Exercise details: Extract the complete data exactly as given.

Stored data:
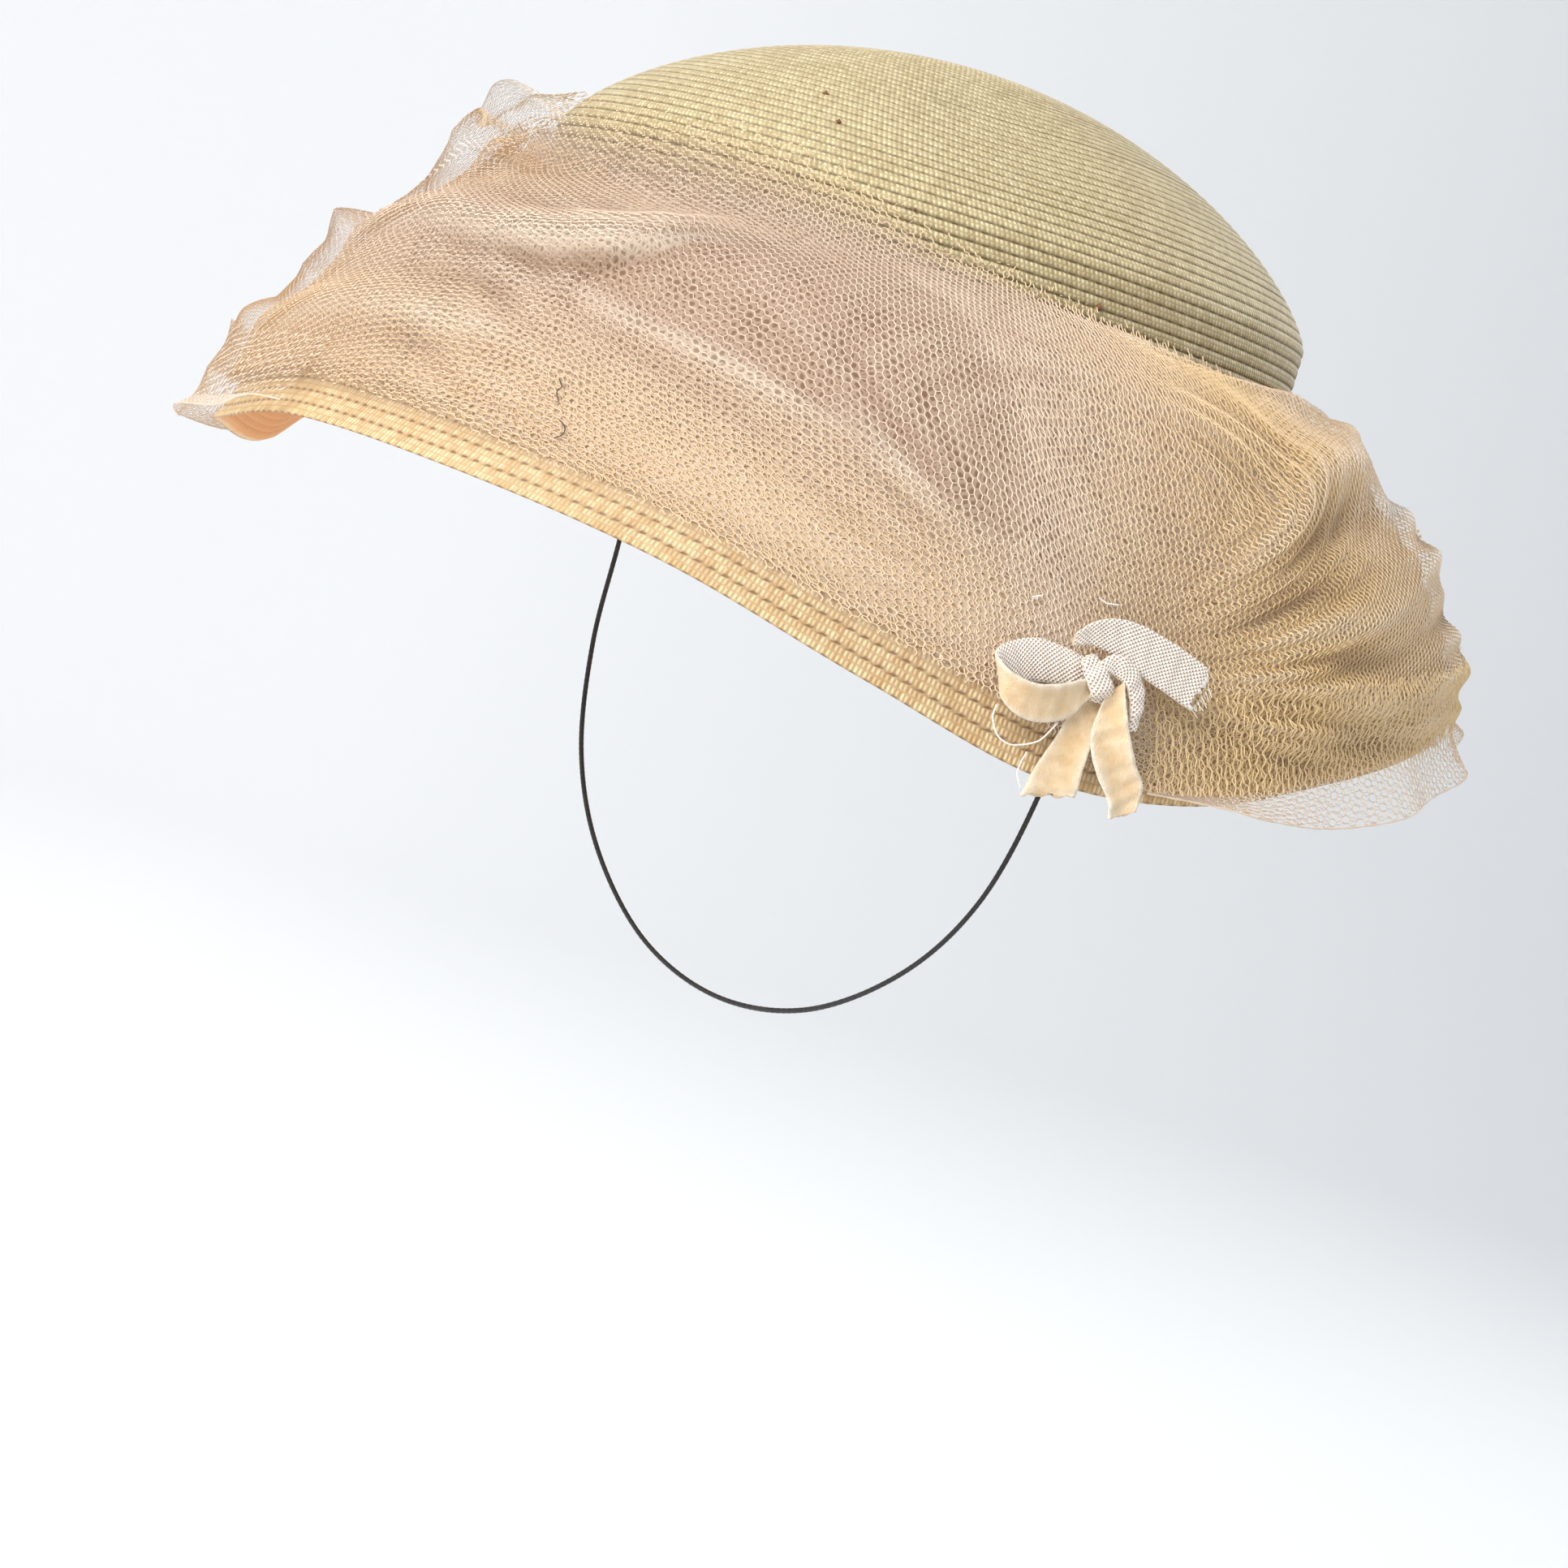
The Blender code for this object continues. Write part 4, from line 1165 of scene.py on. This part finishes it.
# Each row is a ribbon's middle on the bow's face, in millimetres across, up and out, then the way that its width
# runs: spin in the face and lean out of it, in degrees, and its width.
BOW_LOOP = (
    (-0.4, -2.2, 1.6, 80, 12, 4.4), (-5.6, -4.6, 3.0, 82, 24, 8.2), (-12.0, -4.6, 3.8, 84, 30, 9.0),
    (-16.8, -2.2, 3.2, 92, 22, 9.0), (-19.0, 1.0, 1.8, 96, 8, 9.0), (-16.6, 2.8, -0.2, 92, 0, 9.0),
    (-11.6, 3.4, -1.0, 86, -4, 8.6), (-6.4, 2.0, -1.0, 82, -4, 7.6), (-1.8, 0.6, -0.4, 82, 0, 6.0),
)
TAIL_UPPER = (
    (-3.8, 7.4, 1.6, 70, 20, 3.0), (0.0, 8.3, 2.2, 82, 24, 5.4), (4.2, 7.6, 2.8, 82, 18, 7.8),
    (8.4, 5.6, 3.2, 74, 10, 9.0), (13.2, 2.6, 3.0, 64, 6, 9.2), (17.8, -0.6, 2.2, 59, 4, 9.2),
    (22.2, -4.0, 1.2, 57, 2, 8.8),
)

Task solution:
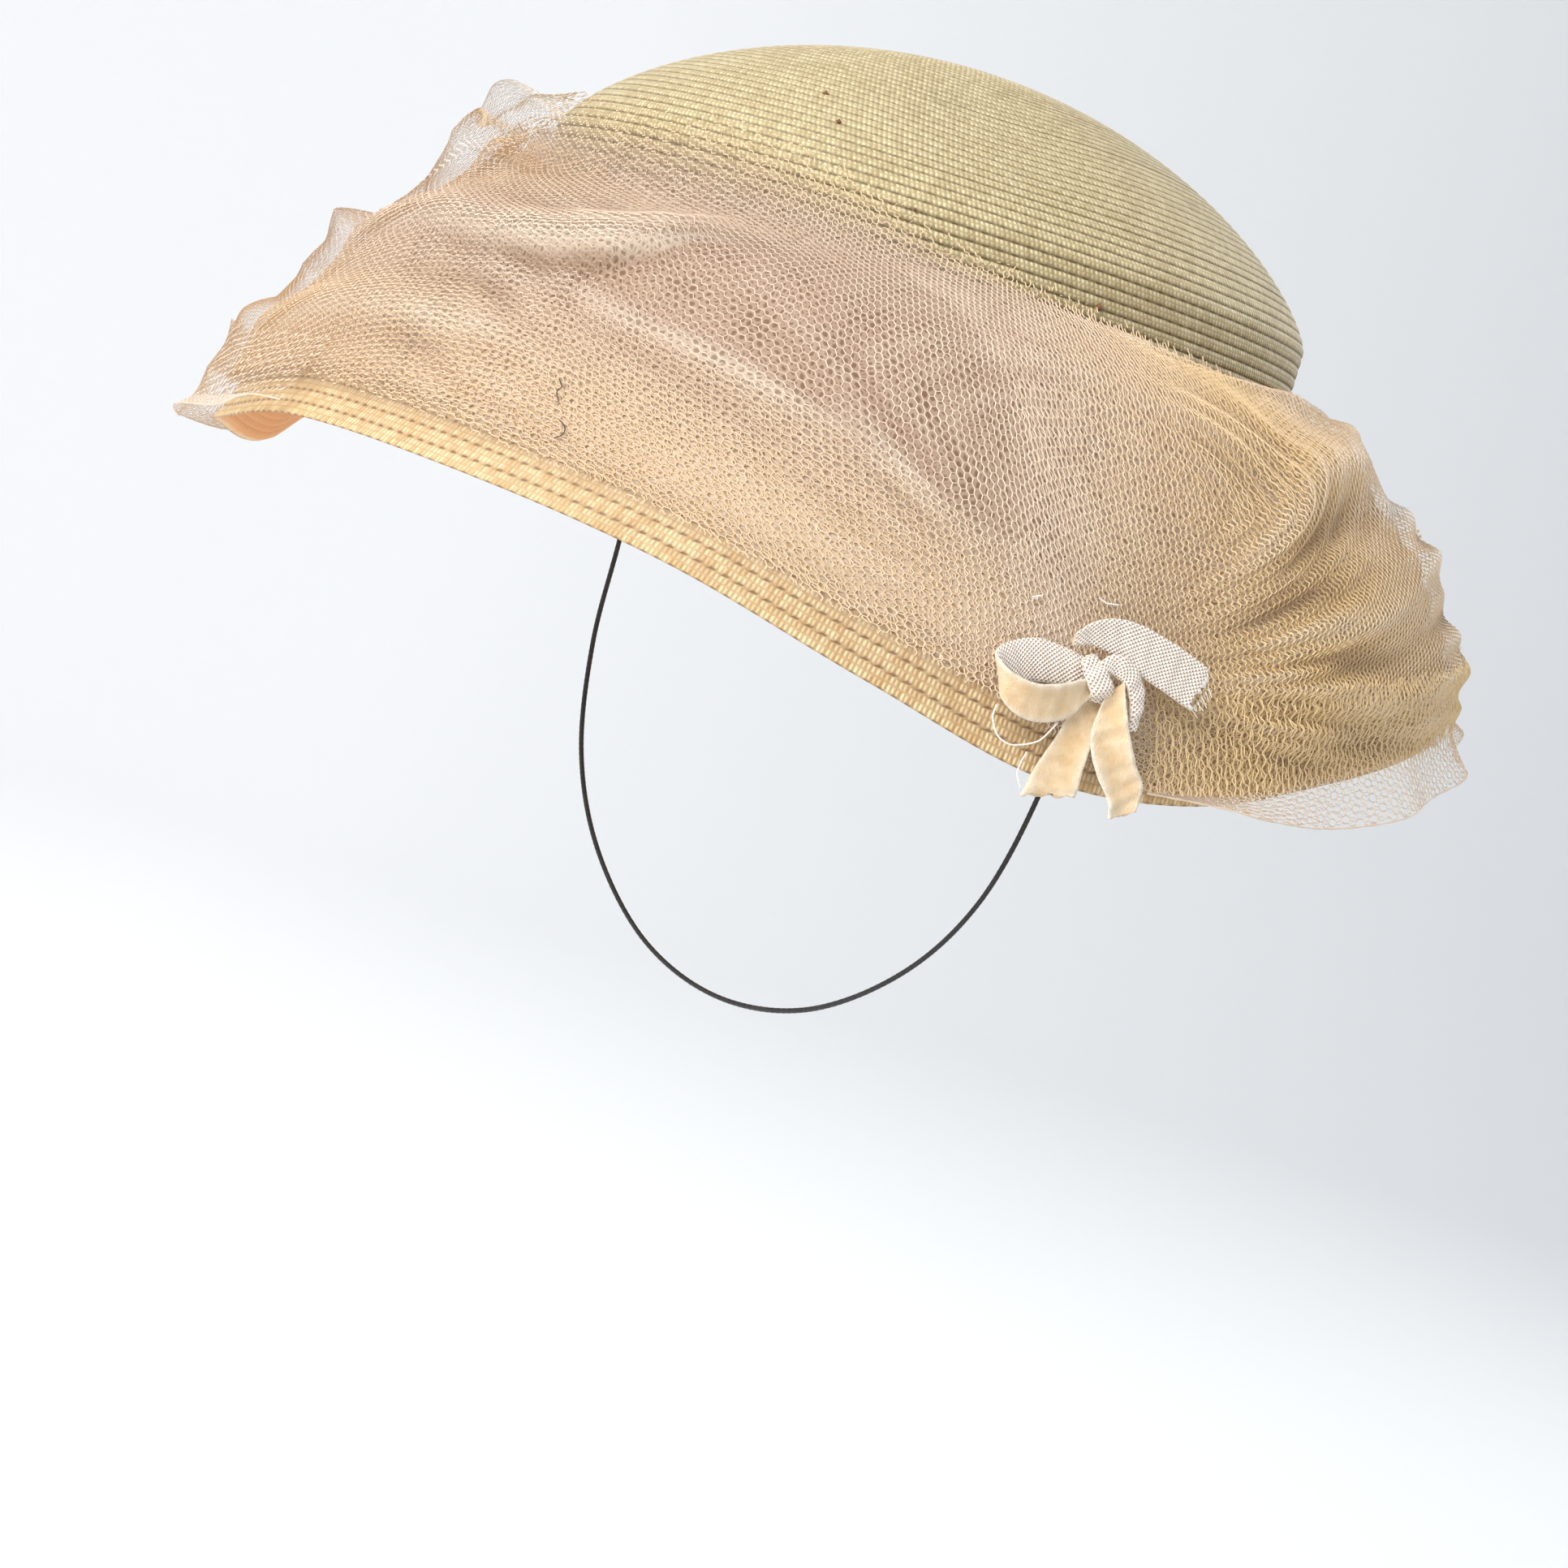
The Blender code for this object continues. Write part 4, from line 1165 of scene.py on. This part finishes it.
# Each row is a ribbon's middle on the bow's face, in millimetres across, up and out, then the way that its width
# runs: spin in the face and lean out of it, in degrees, and its width.
BOW_LOOP = (
    (-0.4, -2.2, 1.6, 80, 12, 4.4), (-5.6, -4.6, 3.0, 82, 24, 8.2), (-12.0, -4.6, 3.8, 84, 30, 9.0),
    (-16.8, -2.2, 3.2, 92, 22, 9.0), (-19.0, 1.0, 1.8, 96, 8, 9.0), (-16.6, 2.8, -0.2, 92, 0, 9.0),
    (-11.6, 3.4, -1.0, 86, -4, 8.6), (-6.4, 2.0, -1.0, 82, -4, 7.6), (-1.8, 0.6, -0.4, 82, 0, 6.0),
)
TAIL_UPPER = (
    (-3.8, 7.4, 1.6, 70, 20, 3.0), (0.0, 8.3, 2.2, 82, 24, 5.4), (4.2, 7.6, 2.8, 82, 18, 7.8),
    (8.4, 5.6, 3.2, 74, 10, 9.0), (13.2, 2.6, 3.0, 64, 6, 9.2), (17.8, -0.6, 2.2, 59, 4, 9.2),
    (22.2, -4.0, 1.2, 57, 2, 8.8),
)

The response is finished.